[Sportschosun, Jang Jong-ho] Hallym University Sacred Heart Hospital, led by President Hyung-Soo Kim, said it shared advanced Korean examples of smart hospitals and digital healthcare with a Japanese advanced information society delegation on the 16th.
The visit was organized as part of the "Internet Columbus Project," led by Yeom Jong-soon, an adjunct professor at the Graduate School of Public Policy at Meiji University. The project aims to showcase Korea's use of ICT and explore potential technological cooperation between the two countries. The Japanese advanced information society delegation consisted of 14 digital transformation experts from both the public and private sectors, including information strategy consulting firms, e-government consulting firms, officials from Japan's Digital Agency, IT engineers, and a former mayor.
The delegation stayed in Korea from June 15 to 17 and visited major domestic companies, institutions and local governments to examine a range of digital transformation cases in administration, healthcare and education. The visit to Hallym University Sacred Heart Hospital was arranged to benchmark data-, AI- and robot-based innovations that are being applied in actual hospital operations in the fields of medical informatization and digital healthcare.
The event began with seminar presentations at Ilsong Culture Hall on the fifth floor of the Second Annex at Hallym University Sacred Heart Hospital. President Hyung-Soo Kim, Seo Young-kyun, head of the Big Data Center at Hallym University Medical Center and a professor in the Department of Family Medicine at Hallym University Sacred Heart Hospital, Lee Min-woo, a professor in the Department of Neurology at Hallym University Sacred Heart Hospital, and Jeon Jin-pyeong, a professor in the Department of Neurosurgery at Hallym University Chuncheon Sacred Heart Hospital, attended and shared their experience in building a smart hospital and the results of digital transformation.

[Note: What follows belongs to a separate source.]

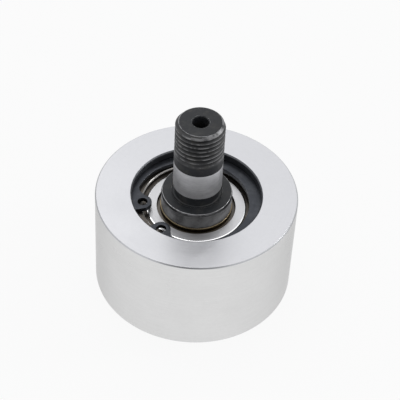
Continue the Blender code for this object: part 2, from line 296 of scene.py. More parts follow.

The seminar consisted of three sessions. In the first session, Seo Young-kyun presented on "Current Status of Big Data Operations." He introduced the Big Data Center's organizational and operational structure, standardization of medical data, the data lake cloud platform "HERO," the data review system and data quality certification, explaining how medical data are produced, stored and used. He also shared the hospital's experience in building systems for data security, de-identification, standardization and quality management so that medical data can lead to real research and clinical innovation.

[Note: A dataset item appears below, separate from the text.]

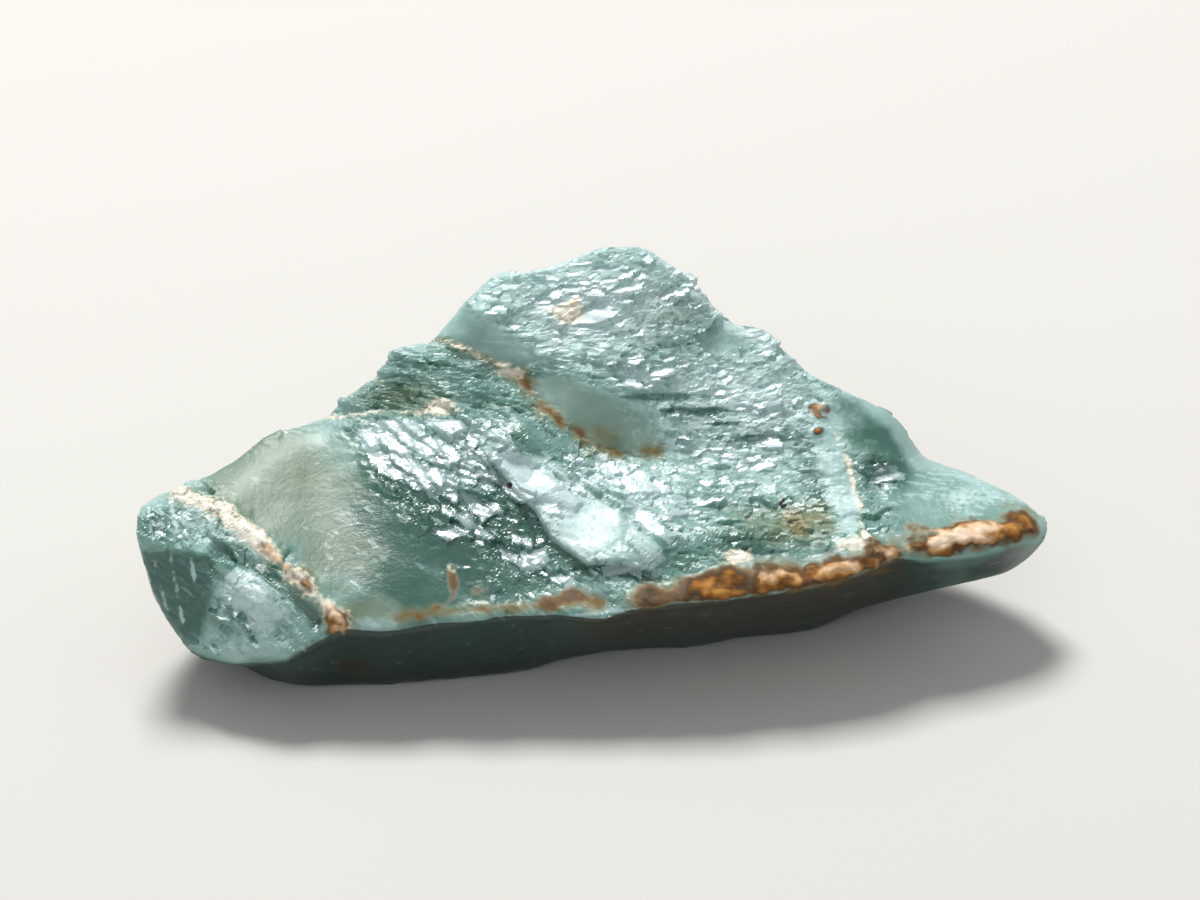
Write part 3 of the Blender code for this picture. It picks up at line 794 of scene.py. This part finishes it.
# What lies over the clear crystal, from the bottom layer up. Each has its mask on the skin, its colours from
# its edge to its middle, its roughness, the share of light it lets in, and the width of its grain in mm or a
# pattern's name. Its reach is that grain's value and the mask's together. The last four say at what reach it
# begins, how much further it covers as much as it ever does, how much that is, and how much further than its
# beginning it has its last colour.
Finish = namedtuple("Finish", "mask colours rough clear grain begins takes most last")
FINISHES = [
    # Clean crystal, dark because the eye sees deep into it, and painted shade in the lump's cleft and under
    # the flake's crisp edge.
    Finish("deep_and_shade", ("#578a7b", "#3b6f60"), 0.22, 0.45, 1.2, 0.65, 0.5, 0.9, 0.9),
    # Crystal full of fine cracks, which look milky. On the lower scoop and the peak, which lie away from the
    # lamp, and along the rim, where light shines through the thin edge, it is partly painted light.
    Finish("pale", ("#a5cbc3", "#c1dedb"), 0.46, 0.3, 0.8, 0.6, 0.5, 0.8, 1.0),
    # Fine level steps, which show as dark lines.
    Finish("lines", ("#68998d", "#44776c"), 0.2, 0.45, "runs", 1.03, 0.22, 0.8, 0.5),
    # Crystal with a rusty tint inside, which turns the blue-green olive.
    Finish("olive", ("#618463", "#6c8150"), 0.48, 0.4, 1.4, 0.65, 0.55, 0.78, 1.0),
    # Painted shade on the undercut front and underside, over the clear crystal's own dark bottle green.
    Finish("under", ("#0c4a35", "#053122"), 0.34, 0.5, 1.6, 0.9, 0.4, 0.97, 0.6),
    # Rust that has soaked into the front, brown, painted dark with the shade that lies on the front.
    Finish("shaded_stain", ("#35351a", "#2d1d0c"), 0.4, 0.3, 0.6, 0.85, 0.5, 0.9, 0.7),
    # Crushed crystal, which looks like frost. Along the peak's edge it is partly a painted glow of light
    # through the thin edge, and along the front edge a painted highlight.
    Finish("frost", ("#b5d4cf", "#deefef"), 0.36, 0.1, 0.12, 0.84, 0.34, 0.7, 0.6),
    # Single cells of cleavage, painted pale: partly frost of fresh breaks, partly a painted glint where they
    # catch the light.
    Finish("sparkle", ("#bfdeda", "#dff2f3"), 0.2, 0.2, "cells", 0.98, 0.06, 0.5, 0.4),
    # Treads of the cleavage, nearly mirrors, painted pale: partly frost of fresh breaks, partly a painted
    # highlight.
    Finish("tread", ("#c6e3e0", "#e4f5f8"), 0.15, 0.25, 0.12, 0.9, 0.12, 0.5, 0.6),
    # Thin yellow-brown rust that has seeped along cracks.
    Finish("rust", ("#8a8b58", "#75602c"), 0.4, 0.2, 0.5, 0.78, 0.5, 0.85, 0.9),
    # Earthy ochre around the crust, matt, going to a dark brown that is partly painted shade.
    Finish("ochre", ("#6e6022", "#7d5612", "#5a390a", "#311e05"), 0.8, 0.1, 0.42, 0.8, 0.45, 0.93, 1.0),
    # Chalky veins, cream and matt.
    Finish("cream", ("#d2c9ae", "#e0d6bf", "#f1ebde"), 0.6, 0.05, 0.12, 0.8, 0.28, 0.9, 0.6),
    # Lumpy iron-oxide crust, orange on its lumps and dark in its pores, the dark partly painted shade.
    Finish(
        "crust", ("#201404", "#362106", "#66400a", "#945c16", "#b28032"),
        0.95, 0.0, 0.3, 0.8, 0.34, 0.96, 0.78,
    ),
    # The crust's pale tops: a painted highlight where light falls on its lumps, with a few cream spots of
    # their own colour.
    Finish("pale_lit_tops", ("#bb8c54", "#d9b48a", "#f0d9c0"), 0.65, 0.0, 0.25, 0.72, 0.5, 0.9, 0.8),
    # Single dark grains.
    Finish("speck", ("#2b1510", "#140b08"), 0.4, 0.0, 0.1, 0.95, 0.1, 1.0, 0.5),
]


def colours_along(tree, value, stops):
    """Colours that follow a value, from (position, hex value) pairs."""
    band = add(tree, "ValToRGB", {}, {0: value})
    elements = band.color_ramp.elements
    while len(elements) < len(stops):
        elements.new(0.5)
    for element, (position, code) in zip(elements, stops):
        element.position = position
        element.color = colour(code)
    return band.outputs[0]


def cleavage_cells(tree, grain):
    """The cells that the cleavage breaks into, each with its own shade and its own tilt."""
    cells = add(tree, "TexVoronoi", {}, {"Vector": grain, "Scale": 1.0})
    shade = add(tree, "SeparateColor", {}, {0: cells.outputs["Color"]}).outputs[0]
    inside = add(tree, "VectorMath", {"operation": "SUBTRACT"}, {0: grain, 1: cells.outputs["Position"]})
    lean = add(tree, "VectorMath", {"operation": "SUBTRACT"}, {0: cells.outputs["Color"], 1: (0.5, 0.5, 0.5)})
    tilt = add(tree, "VectorMath", {"operation": "DOT_PRODUCT"}, {0: inside.outputs[0], 1: lean.outputs[0]})
    return shade, tilt.outputs["Value"]


def lay_finishes(tree, place, patterns, tint):
    """Lays every finish over the crystal. Gives the colour, the roughness and the share of light let in."""
    # The crystal's own roughness and share, before anything lies on it.
    rough = 0.36
    clear = 0.4
    for finish in FINISHES:
        mask = add(tree, "Attribute", {"attribute_name": finish.mask}, {}).outputs["Fac"]
        speckle = patterns.get(finish.grain) or add(
            tree, "TexNoise", {}, {"Vector": place, "Scale": 1 / (finish.grain * METRE), "Detail": 2.5}
        ).outputs[0]
        reach = add(tree, "Math", {"operation": "ADD"}, {0: speckle, 1: mask}).outputs[0]
        start = {0: reach, 1: finish.begins, 3: 0.0}
        full = finish.begins + finish.takes
        cover = add(tree, "MapRange", {}, {**start, 2: full, 4: finish.most}).outputs[0]
        depth = add(tree, "MapRange", {}, {**start, 2: finish.begins + finish.last, 4: 1.0}).outputs[0]
        last = len(finish.colours) - 1
        own = colours_along(tree, depth, [(index / last, code) for index, code in enumerate(finish.colours)])
        tint = add(tree, "Mix", {"data_type": "RGBA"}, {0: cover, 6: tint, 7: own}).outputs[2]
        rough = add(tree, "Mix", {}, {0: cover, 2: rough, 3: finish.rough}).outputs[0]
        clear = add(tree, "Mix", {}, {0: cover, 2: clear, 3: finish.clear}).outputs[0]
    return tint, rough, clear


def bumpy_skin(tree, place, broken, tilt):
    """Tilted cells where the stone is broken, and a fine roughness all over."""
    steep = add(tree, "MapRange", {}, {0: broken, 1: 0.15, 2: 1.0, 3: 0.0, 4: 0.6}).outputs[0]
    stepped = add(
        tree, "Bump", {}, {"Strength": steep, "Distance": CELL_BUMP_DEPTH * METRE, "Height": tilt}
    ).outputs[0]
    pits = add(
        tree, "TexNoise", {},
        {"Vector": place, "Scale": 1 / (SKIN_BUMP_WIDTH * METRE), "Detail": 4.0, "Roughness": 0.65},
    ).outputs[0]
    return add(
        tree, "Bump", {},
        {"Strength": 0.34, "Distance": SKIN_BUMP_DEPTH * METRE, "Height": pits, "Normal": stepped},
    ).outputs[0]


def raw_grandidierite():
    """Raw grandidierite, broken by hand.

    Glassy cleavage treads lie over a cloudy, see-through inside, which gives the eye depth and a soft
    blue-green glow. Clear crystal is plain transmission and absorption, and subsurface light stands for the
    veils in it.
    """
    material = bpy.data.materials.new("raw_grandidierite")
    material.use_nodes = True
    tree = material.node_tree
    tree.nodes.clear()
    place = add(tree, "TexCoord", {}, {}).outputs["Object"]
    grain = add(tree, "Attribute", {"attribute_name": "grain"}, {}).outputs["Vector"]
    broken = add(tree, "Attribute", {"attribute_name": "broken"}, {}).outputs["Fac"]
    shade, tilt = cleavage_cells(tree, grain)
    veil = add(
        tree, "TexNoise", {},
        {"Vector": place, "Scale": 1 / (VEIL_WIDTH * METRE), "Detail": 4.0, "Roughness": 0.65},
    ).outputs[0]
    body = colours_along(tree, veil, [(0.36, "#77a799"), (0.66, "#9ec7be")])
    drawn_out = add(tree, "VectorMath", {"operation": "MULTIPLY"}, {0: grain, 1: RUNS}).outputs[0]
    runs = add(tree, "TexNoise", {}, {"Vector": drawn_out, "Scale": 1.0, "Detail": 3.0}).outputs[0]
    tint, rough, clear = lay_finishes(tree, place, {"cells": shade, "runs": runs}, body)
    milky = add(tree, "Math", {"operation": "MULTIPLY"}, {0: clear, 1: 0.9}).outputs[0]
    shader = add(tree, "BsdfPrincipled", {}, {
        "Base Color": tint, "Roughness": rough, "IOR": 1.6, "Transmission Weight": clear,
        "Subsurface Weight": milky, "Subsurface Radius": (0.7, 1.0, 0.9), "Subsurface Scale": 0.9 * METRE,
        "Normal": bumpy_skin(tree, place, broken, tilt),
    })
    inside = add(tree, "VolumeAbsorption", {}, {"Color": colour("#9ad6c3"), "Density": 120.0})
    add(tree, "OutputMaterial", {}, {"Surface": shader.outputs[0], "Volume": inside.outputs[0]})
    return material


def pale_board():
    """Plain matt board under the stone, which gives the eye a soft shadow and a pale, even ground."""
    material = bpy.data.materials.new("pale_matt_board")
    material.use_nodes = True
    shader = material.node_tree.nodes["Principled BSDF"]
    shader.inputs["Base Color"].default_value = colour("#c6c3bd")
    shader.inputs["Roughness"].default_value = 0.9
    return material


# The studio


def make_floor():
    mesh = bmesh.new()
    bmesh.ops.create_grid(mesh, x_segments=1, y_segments=1, size=3.0)
    data = bpy.data.meshes.new("floor")
    mesh.to_mesh(data)
    mesh.free()
    data.materials.append(pale_board())
    floor = bpy.data.objects.new("floor", data)
    bpy.context.scene.collection.objects.link(floor)


def make_light(name, towards, distance, size, watts):
    """A square soft light, which stands in the direction towards from the stone."""
    data = bpy.data.lights.new(name, "AREA")
    data.size = size
    data.energy = watts
    light = bpy.data.objects.new(name, data)
    place = Vector(unit(towards)) * distance
    light.location = place
    light.rotation_euler = place.to_track_quat("Z", "Y").to_euler()
    bpy.context.scene.collection.objects.link(light)


def make_studio():
    scene = bpy.context.scene
    scene.view_settings.view_transform = "Standard"
    world = bpy.data.worlds.new("soft_room")
    world.use_nodes = True
    world.node_tree.nodes["Background"].inputs["Color"].default_value = colour("#e9eef2")
    world.node_tree.nodes["Background"].inputs["Strength"].default_value = 0.48
    scene.world = world
    make_light("soft_top", (-0.15, 0.48, 0.86), 0.24, 0.07, 0.7)
    make_light("soft_front", (-0.3, -0.8, 0.75), 0.35, 0.3, 0.22)
    make_floor()


def make_camera():
    """A long lens that looks down on the stone at the photograph's angle."""
    data = bpy.data.cameras.new("camera")
    data.sensor_width = 36.0
    data.lens = 374.0
    data.clip_start = 0.01
    camera = bpy.data.objects.new("camera", data)
    middle = np.array([0.19, FOOT_LINE, 0.0]) + 5.72 * FACE_UP
    spot = (middle + 300 * FACE_OUT) * METRE
    camera.matrix_world = Matrix([
        (1, FACE_UP[0], FACE_OUT[0], spot[0]),
        (0, FACE_UP[1], FACE_OUT[1], spot[1]),
        (0, FACE_UP[2], FACE_OUT[2], spot[2]),
        (0, 0, 0, 1),
    ])
    bpy.context.scene.collection.objects.link(camera)
    bpy.context.scene.camera = camera


make_camera()
make_studio()
stone = make_stone()
stone.data.materials.clear()
stone.data.materials.append(raw_grandidierite())
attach(stone, "root")
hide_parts("grandidierite")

In the second session, Professor Lee Min-woo presented a case study on building a generative AI-based EMR draft writing system under the theme of "Medical Center Generative AI, HAI." HAI, or Hallym Artificial Intelligence, is a hospital-specific generative AI system embedded in the EMR. The presentation introduced a system that automatically generates draft EMR notes for the entire care cycle, from admission to discharge, based on a Large Language Model (LLM). It also showed how the system helps reduce writing time, standardize sentence expression, improve quality and minimize missing information.
In the third session, Professor Jeon Jin-pyeong presented his experience in building a teleconsultation platform for responding to acute brain diseases in Gangwon Province under the theme of "Medical Center DX Expansion Cases." He explained how the hospital built an AI-based teleconsultation platform alongside a social media-based transfer cooperation system among experts to reduce gaps in regional medical infrastructure. He stressed that for acute conditions such as cerebral hemorrhage, cerebral infarction and traumatic brain injury, rapid diagnosis and transfer decisions are critical, and that real-time cooperation between local medical institutions and tertiary hospitals can determine patient outcomes.
After the seminar, the delegation toured Hallym University Sacred Heart Hospital's major smart infrastructure. The visitors examined the Command Center on the 10th floor of the Second Annex, the Smart Ward in the main building and the hospital's medical service robots. At the Command Center, they saw how the hospital centrally monitors operations and manages key indicators such as beds, emergencies and patient flow based on data. In the Smart Ward, they reviewed the use of digital technologies, including a smart bed monitoring system, to improve patient safety and staff efficiency.
Yeom Jong-soon, who led the delegation, said, "Korea's examples of medical informatization and digital healthcare are important models that medical institutions and the public sector in Japan can learn from." He added, "It was meaningful to see firsthand how Hallym University Sacred Heart Hospital operates AI, big data, the Command Center and the Smart Ward in a real hospital setting." He said the delegation would actively introduce the cases it observed during the visit when discussing the future direction of medical informatization and digital healthcare in Japan.
President Hyung-Soo Kim said, "Hallym University Sacred Heart Hospital has developed digital technology not simply as a convenience feature, but as hospital infrastructure that improves patient safety, enhances medical quality and boosts staff efficiency." He added, "We hope this visit by the Japanese advanced information society delegation will serve as an opportunity to share medical informatization experience between Korea and Japan and broaden the scope for cooperation in digital healthcare."
Hallym University Sacred Heart Hospital plans to further advance core smart hospital technologies, including AI, big data, robots and the Command Center, to strengthen patient-centered digital medical services and expand its model for medical digital transformation through exchanges with domestic and overseas institutions.